Data lines:
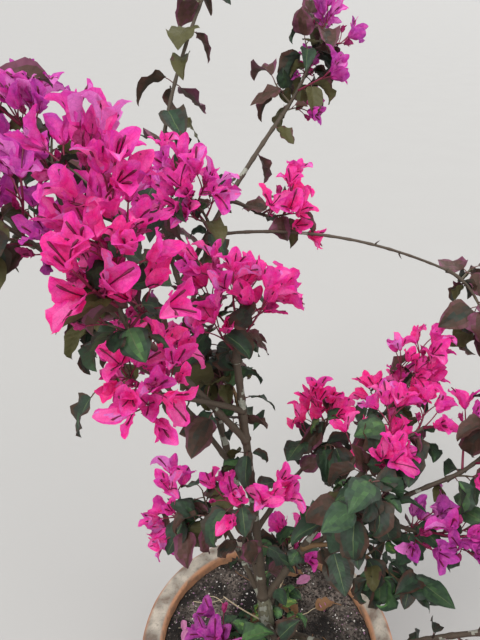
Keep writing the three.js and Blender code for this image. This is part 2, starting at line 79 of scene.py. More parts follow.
# The source's sizes: the pot and the soil, the trunk, how boughs taper, and how a stem turns
CLEARANCE = 0.3
POT_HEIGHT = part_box("pot")[1].z / MM
SOIL_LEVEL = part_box("soil")[1].z / MM
TRUNK_TOP = 430
TRUNK_LEAN = {"azimuth": 160, "reach": 10}
TRUNK_RADIUS = 12
TRUNK_TIP_RADIUS = 9
FLARE_RADIUS = 10
FLARE_RATE = 9
LIMB_STEPS = 5
STEM_STEPS = 3
BOUGH_TAPER = 0.7
STEM_TURN = 0.4

# The source's leaf and bloom, which its tests for room are made with
LEAF_LENGTH = 68
LEAF_WIDTH = 46
LEAF_TEST = [(0.3, 0.4), (0.5, 0.35), (0.75, 0.15), (1, 0)]
BRACTS = 3
BLOOM = {"reach": 42, "lift": 28, "notch": 0.42, "notch_lift": 0.3}

# The source's growth: angles in degrees, the rest shares
GOLDEN_ANGLE = 137.5
TWIG_SCATTER = 50
FIRST_TWIG = 0.1
TWIG_OPEN = (42, 68)
TWIG_REACH = (0.6, 0.85)
TWIG_TAPER = 0.75
TWIG_TRIES = (1, 0.75, 0.5, 0.3, 0.15)
TWIG_LIFT = 0.25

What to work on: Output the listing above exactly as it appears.

Result below:
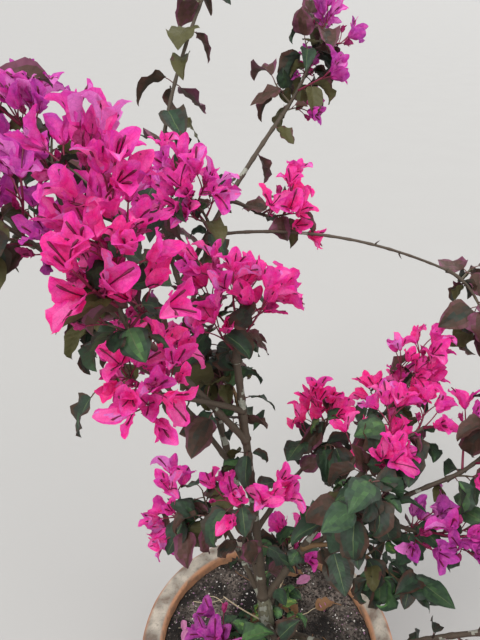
Keep writing the three.js and Blender code for this image. This is part 2, starting at line 79 of scene.py. More parts follow.
# The source's sizes: the pot and the soil, the trunk, how boughs taper, and how a stem turns
CLEARANCE = 0.3
POT_HEIGHT = part_box("pot")[1].z / MM
SOIL_LEVEL = part_box("soil")[1].z / MM
TRUNK_TOP = 430
TRUNK_LEAN = {"azimuth": 160, "reach": 10}
TRUNK_RADIUS = 12
TRUNK_TIP_RADIUS = 9
FLARE_RADIUS = 10
FLARE_RATE = 9
LIMB_STEPS = 5
STEM_STEPS = 3
BOUGH_TAPER = 0.7
STEM_TURN = 0.4

# The source's leaf and bloom, which its tests for room are made with
LEAF_LENGTH = 68
LEAF_WIDTH = 46
LEAF_TEST = [(0.3, 0.4), (0.5, 0.35), (0.75, 0.15), (1, 0)]
BRACTS = 3
BLOOM = {"reach": 42, "lift": 28, "notch": 0.42, "notch_lift": 0.3}

# The source's growth: angles in degrees, the rest shares
GOLDEN_ANGLE = 137.5
TWIG_SCATTER = 50
FIRST_TWIG = 0.1
TWIG_OPEN = (42, 68)
TWIG_REACH = (0.6, 0.85)
TWIG_TAPER = 0.75
TWIG_TRIES = (1, 0.75, 0.5, 0.3, 0.15)
TWIG_LIFT = 0.25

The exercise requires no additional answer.